##### Supplied data #####

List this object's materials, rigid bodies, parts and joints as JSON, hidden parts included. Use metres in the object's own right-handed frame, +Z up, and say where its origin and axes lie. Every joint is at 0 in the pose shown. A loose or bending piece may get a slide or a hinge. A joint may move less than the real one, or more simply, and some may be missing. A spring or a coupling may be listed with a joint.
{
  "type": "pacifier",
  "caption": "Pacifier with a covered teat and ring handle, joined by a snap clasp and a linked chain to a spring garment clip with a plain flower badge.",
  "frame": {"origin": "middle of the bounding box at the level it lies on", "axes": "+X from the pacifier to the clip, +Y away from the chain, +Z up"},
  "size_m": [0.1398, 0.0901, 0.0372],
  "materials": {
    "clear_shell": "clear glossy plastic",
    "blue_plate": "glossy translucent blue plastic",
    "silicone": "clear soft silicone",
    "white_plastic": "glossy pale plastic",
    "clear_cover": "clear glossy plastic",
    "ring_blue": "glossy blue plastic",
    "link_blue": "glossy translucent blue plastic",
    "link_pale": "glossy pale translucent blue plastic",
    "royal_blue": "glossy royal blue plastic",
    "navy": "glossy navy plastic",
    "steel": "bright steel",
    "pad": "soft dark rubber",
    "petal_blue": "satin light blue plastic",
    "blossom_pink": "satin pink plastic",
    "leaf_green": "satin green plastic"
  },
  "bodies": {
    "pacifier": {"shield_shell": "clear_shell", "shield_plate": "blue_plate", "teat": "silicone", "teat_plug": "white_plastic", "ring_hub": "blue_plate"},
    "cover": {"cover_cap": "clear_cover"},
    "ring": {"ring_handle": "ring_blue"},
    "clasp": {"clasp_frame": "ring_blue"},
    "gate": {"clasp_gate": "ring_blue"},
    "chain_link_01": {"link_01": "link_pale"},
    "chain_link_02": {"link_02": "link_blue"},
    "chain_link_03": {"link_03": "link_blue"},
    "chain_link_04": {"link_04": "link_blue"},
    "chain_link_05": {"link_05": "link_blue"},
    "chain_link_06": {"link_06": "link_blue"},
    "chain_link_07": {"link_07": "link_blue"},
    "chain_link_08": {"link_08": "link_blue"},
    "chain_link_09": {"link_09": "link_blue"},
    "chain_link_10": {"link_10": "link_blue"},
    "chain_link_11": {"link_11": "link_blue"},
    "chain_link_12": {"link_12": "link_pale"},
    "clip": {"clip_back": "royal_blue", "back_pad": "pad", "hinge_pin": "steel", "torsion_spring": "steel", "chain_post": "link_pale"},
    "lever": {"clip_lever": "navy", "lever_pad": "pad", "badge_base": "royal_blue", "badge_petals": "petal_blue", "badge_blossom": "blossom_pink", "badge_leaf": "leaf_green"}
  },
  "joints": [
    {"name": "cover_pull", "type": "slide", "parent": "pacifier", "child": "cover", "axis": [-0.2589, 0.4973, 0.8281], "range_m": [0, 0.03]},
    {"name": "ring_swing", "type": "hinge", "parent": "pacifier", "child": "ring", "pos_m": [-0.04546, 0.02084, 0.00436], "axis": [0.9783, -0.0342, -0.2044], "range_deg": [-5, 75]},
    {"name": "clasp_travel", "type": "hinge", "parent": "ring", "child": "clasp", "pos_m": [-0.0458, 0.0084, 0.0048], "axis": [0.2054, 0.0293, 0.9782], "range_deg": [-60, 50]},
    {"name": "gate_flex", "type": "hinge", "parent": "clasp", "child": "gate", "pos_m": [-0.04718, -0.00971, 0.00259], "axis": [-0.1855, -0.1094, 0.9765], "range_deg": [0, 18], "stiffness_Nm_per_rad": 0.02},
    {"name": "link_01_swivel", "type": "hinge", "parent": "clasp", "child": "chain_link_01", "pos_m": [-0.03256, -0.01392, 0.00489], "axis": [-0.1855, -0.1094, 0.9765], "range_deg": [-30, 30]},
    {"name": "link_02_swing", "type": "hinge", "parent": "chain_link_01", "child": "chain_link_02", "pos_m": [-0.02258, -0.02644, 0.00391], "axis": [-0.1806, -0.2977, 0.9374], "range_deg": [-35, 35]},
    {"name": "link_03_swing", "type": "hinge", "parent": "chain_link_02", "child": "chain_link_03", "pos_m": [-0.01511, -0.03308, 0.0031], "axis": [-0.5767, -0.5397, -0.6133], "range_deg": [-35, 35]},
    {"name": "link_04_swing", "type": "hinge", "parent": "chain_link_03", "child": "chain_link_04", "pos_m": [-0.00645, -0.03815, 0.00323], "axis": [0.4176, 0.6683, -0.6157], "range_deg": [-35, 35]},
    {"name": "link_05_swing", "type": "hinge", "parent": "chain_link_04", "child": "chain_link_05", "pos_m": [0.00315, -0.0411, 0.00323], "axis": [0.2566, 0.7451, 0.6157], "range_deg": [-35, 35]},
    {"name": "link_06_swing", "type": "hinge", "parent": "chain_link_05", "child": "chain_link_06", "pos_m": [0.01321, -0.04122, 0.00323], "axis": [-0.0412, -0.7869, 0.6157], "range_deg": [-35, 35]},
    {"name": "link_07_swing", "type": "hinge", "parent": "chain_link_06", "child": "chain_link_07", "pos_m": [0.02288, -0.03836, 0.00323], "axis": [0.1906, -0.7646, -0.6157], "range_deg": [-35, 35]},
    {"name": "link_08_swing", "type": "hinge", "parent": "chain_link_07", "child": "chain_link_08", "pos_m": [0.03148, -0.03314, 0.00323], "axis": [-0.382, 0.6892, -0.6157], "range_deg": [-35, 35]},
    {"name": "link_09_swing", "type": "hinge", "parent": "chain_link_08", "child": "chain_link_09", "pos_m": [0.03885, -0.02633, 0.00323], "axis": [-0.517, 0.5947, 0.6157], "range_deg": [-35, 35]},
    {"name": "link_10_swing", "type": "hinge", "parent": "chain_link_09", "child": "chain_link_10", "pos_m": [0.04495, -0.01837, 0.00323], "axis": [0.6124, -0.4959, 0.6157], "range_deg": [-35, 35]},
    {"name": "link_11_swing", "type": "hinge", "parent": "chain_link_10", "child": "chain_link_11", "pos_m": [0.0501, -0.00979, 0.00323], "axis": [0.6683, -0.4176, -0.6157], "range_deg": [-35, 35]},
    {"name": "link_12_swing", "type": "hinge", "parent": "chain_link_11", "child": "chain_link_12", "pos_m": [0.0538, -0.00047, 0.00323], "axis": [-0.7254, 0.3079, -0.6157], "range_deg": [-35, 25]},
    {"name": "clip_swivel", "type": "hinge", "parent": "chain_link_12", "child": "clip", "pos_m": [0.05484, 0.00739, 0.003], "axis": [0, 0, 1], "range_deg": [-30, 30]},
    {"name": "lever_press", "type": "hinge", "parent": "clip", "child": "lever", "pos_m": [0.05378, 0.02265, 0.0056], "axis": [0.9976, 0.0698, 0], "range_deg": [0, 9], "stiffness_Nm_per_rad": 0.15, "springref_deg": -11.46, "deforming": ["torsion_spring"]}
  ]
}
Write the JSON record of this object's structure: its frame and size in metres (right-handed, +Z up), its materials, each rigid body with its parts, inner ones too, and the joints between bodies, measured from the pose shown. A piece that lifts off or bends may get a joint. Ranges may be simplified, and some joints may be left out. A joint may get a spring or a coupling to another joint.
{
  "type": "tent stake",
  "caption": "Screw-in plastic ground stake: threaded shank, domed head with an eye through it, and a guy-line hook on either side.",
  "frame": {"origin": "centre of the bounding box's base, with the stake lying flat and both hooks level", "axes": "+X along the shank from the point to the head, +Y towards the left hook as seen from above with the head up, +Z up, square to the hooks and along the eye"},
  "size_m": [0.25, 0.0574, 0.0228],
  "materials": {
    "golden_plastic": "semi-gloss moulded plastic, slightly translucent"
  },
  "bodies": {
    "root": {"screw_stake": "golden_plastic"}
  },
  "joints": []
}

#####

Every record should be repeated exactly; please leave none out.

List this object's materials, rigid bodies, parts and joints as JSON, hidden parts included. Use metres in the object's own right-handed frame, +Z up, and say where its origin and axes lie. Every joint is at 0 in the pose shown. A loose or bending piece may get a slide or a hinge. A joint may move less than the real one, or more simply, and some may be missing. A spring or a coupling may be listed with a joint.
{
  "type": "pacifier",
  "caption": "Pacifier with a covered teat and ring handle, joined by a snap clasp and a linked chain to a spring garment clip with a plain flower badge.",
  "frame": {"origin": "middle of the bounding box at the level it lies on", "axes": "+X from the pacifier to the clip, +Y away from the chain, +Z up"},
  "size_m": [0.1398, 0.0901, 0.0372],
  "materials": {
    "clear_shell": "clear glossy plastic",
    "blue_plate": "glossy translucent blue plastic",
    "silicone": "clear soft silicone",
    "white_plastic": "glossy pale plastic",
    "clear_cover": "clear glossy plastic",
    "ring_blue": "glossy blue plastic",
    "link_blue": "glossy translucent blue plastic",
    "link_pale": "glossy pale translucent blue plastic",
    "royal_blue": "glossy royal blue plastic",
    "navy": "glossy navy plastic",
    "steel": "bright steel",
    "pad": "soft dark rubber",
    "petal_blue": "satin light blue plastic",
    "blossom_pink": "satin pink plastic",
    "leaf_green": "satin green plastic"
  },
  "bodies": {
    "pacifier": {"shield_shell": "clear_shell", "shield_plate": "blue_plate", "teat": "silicone", "teat_plug": "white_plastic", "ring_hub": "blue_plate"},
    "cover": {"cover_cap": "clear_cover"},
    "ring": {"ring_handle": "ring_blue"},
    "clasp": {"clasp_frame": "ring_blue"},
    "gate": {"clasp_gate": "ring_blue"},
    "chain_link_01": {"link_01": "link_pale"},
    "chain_link_02": {"link_02": "link_blue"},
    "chain_link_03": {"link_03": "link_blue"},
    "chain_link_04": {"link_04": "link_blue"},
    "chain_link_05": {"link_05": "link_blue"},
    "chain_link_06": {"link_06": "link_blue"},
    "chain_link_07": {"link_07": "link_blue"},
    "chain_link_08": {"link_08": "link_blue"},
    "chain_link_09": {"link_09": "link_blue"},
    "chain_link_10": {"link_10": "link_blue"},
    "chain_link_11": {"link_11": "link_blue"},
    "chain_link_12": {"link_12": "link_pale"},
    "clip": {"clip_back": "royal_blue", "back_pad": "pad", "hinge_pin": "steel", "torsion_spring": "steel", "chain_post": "link_pale"},
    "lever": {"clip_lever": "navy", "lever_pad": "pad", "badge_base": "royal_blue", "badge_petals": "petal_blue", "badge_blossom": "blossom_pink", "badge_leaf": "leaf_green"}
  },
  "joints": [
    {"name": "cover_pull", "type": "slide", "parent": "pacifier", "child": "cover", "axis": [-0.2589, 0.4973, 0.8281], "range_m": [0, 0.03]},
    {"name": "ring_swing", "type": "hinge", "parent": "pacifier", "child": "ring", "pos_m": [-0.04546, 0.02084, 0.00436], "axis": [0.9783, -0.0342, -0.2044], "range_deg": [-5, 75]},
    {"name": "clasp_travel", "type": "hinge", "parent": "ring", "child": "clasp", "pos_m": [-0.0458, 0.0084, 0.0048], "axis": [0.2054, 0.0293, 0.9782], "range_deg": [-60, 50]},
    {"name": "gate_flex", "type": "hinge", "parent": "clasp", "child": "gate", "pos_m": [-0.04718, -0.00971, 0.00259], "axis": [-0.1855, -0.1094, 0.9765], "range_deg": [0, 18], "stiffness_Nm_per_rad": 0.02},
    {"name": "link_01_swivel", "type": "hinge", "parent": "clasp", "child": "chain_link_01", "pos_m": [-0.03256, -0.01392, 0.00489], "axis": [-0.1855, -0.1094, 0.9765], "range_deg": [-30, 30]},
    {"name": "link_02_swing", "type": "hinge", "parent": "chain_link_01", "child": "chain_link_02", "pos_m": [-0.02258, -0.02644, 0.00391], "axis": [-0.1806, -0.2977, 0.9374], "range_deg": [-35, 35]},
    {"name": "link_03_swing", "type": "hinge", "parent": "chain_link_02", "child": "chain_link_03", "pos_m": [-0.01511, -0.03308, 0.0031], "axis": [-0.5767, -0.5397, -0.6133], "range_deg": [-35, 35]},
    {"name": "link_04_swing", "type": "hinge", "parent": "chain_link_03", "child": "chain_link_04", "pos_m": [-0.00645, -0.03815, 0.00323], "axis": [0.4176, 0.6683, -0.6157], "range_deg": [-35, 35]},
    {"name": "link_05_swing", "type": "hinge", "parent": "chain_link_04", "child": "chain_link_05", "pos_m": [0.00315, -0.0411, 0.00323], "axis": [0.2566, 0.7451, 0.6157], "range_deg": [-35, 35]},
    {"name": "link_06_swing", "type": "hinge", "parent": "chain_link_05", "child": "chain_link_06", "pos_m": [0.01321, -0.04122, 0.00323], "axis": [-0.0412, -0.7869, 0.6157], "range_deg": [-35, 35]},
    {"name": "link_07_swing", "type": "hinge", "parent": "chain_link_06", "child": "chain_link_07", "pos_m": [0.02288, -0.03836, 0.00323], "axis": [0.1906, -0.7646, -0.6157], "range_deg": [-35, 35]},
    {"name": "link_08_swing", "type": "hinge", "parent": "chain_link_07", "child": "chain_link_08", "pos_m": [0.03148, -0.03314, 0.00323], "axis": [-0.382, 0.6892, -0.6157], "range_deg": [-35, 35]},
    {"name": "link_09_swing", "type": "hinge", "parent": "chain_link_08", "child": "chain_link_09", "pos_m": [0.03885, -0.02633, 0.00323], "axis": [-0.517, 0.5947, 0.6157], "range_deg": [-35, 35]},
    {"name": "link_10_swing", "type": "hinge", "parent": "chain_link_09", "child": "chain_link_10", "pos_m": [0.04495, -0.01837, 0.00323], "axis": [0.6124, -0.4959, 0.6157], "range_deg": [-35, 35]},
    {"name": "link_11_swing", "type": "hinge", "parent": "chain_link_10", "child": "chain_link_11", "pos_m": [0.0501, -0.00979, 0.00323], "axis": [0.6683, -0.4176, -0.6157], "range_deg": [-35, 35]},
    {"name": "link_12_swing", "type": "hinge", "parent": "chain_link_11", "child": "chain_link_12", "pos_m": [0.0538, -0.00047, 0.00323], "axis": [-0.7254, 0.3079, -0.6157], "range_deg": [-35, 25]},
    {"name": "clip_swivel", "type": "hinge", "parent": "chain_link_12", "child": "clip", "pos_m": [0.05484, 0.00739, 0.003], "axis": [0, 0, 1], "range_deg": [-30, 30]},
    {"name": "lever_press", "type": "hinge", "parent": "clip", "child": "lever", "pos_m": [0.05378, 0.02265, 0.0056], "axis": [0.9976, 0.0698, 0], "range_deg": [0, 9], "stiffness_Nm_per_rad": 0.15, "springref_deg": -11.46, "deforming": ["torsion_spring"]}
  ]
}
Write the JSON record of this object's structure: its frame and size in metres (right-handed, +Z up), its materials, each rigid body with its parts, inner ones too, and the joints between bodies, measured from the pose shown. A piece that lifts off or bends may get a joint. Ranges may be simplified, and some joints may be left out. A joint may get a spring or a coupling to another joint.
{
  "type": "tent stake",
  "caption": "Screw-in plastic ground stake: threaded shank, domed head with an eye through it, and a guy-line hook on either side.",
  "frame": {"origin": "centre of the bounding box's base, with the stake lying flat and both hooks level", "axes": "+X along the shank from the point to the head, +Y towards the left hook as seen from above with the head up, +Z up, square to the hooks and along the eye"},
  "size_m": [0.25, 0.0574, 0.0228],
  "materials": {
    "golden_plastic": "semi-gloss moulded plastic, slightly translucent"
  },
  "bodies": {
    "root": {"screw_stake": "golden_plastic"}
  },
  "joints": []
}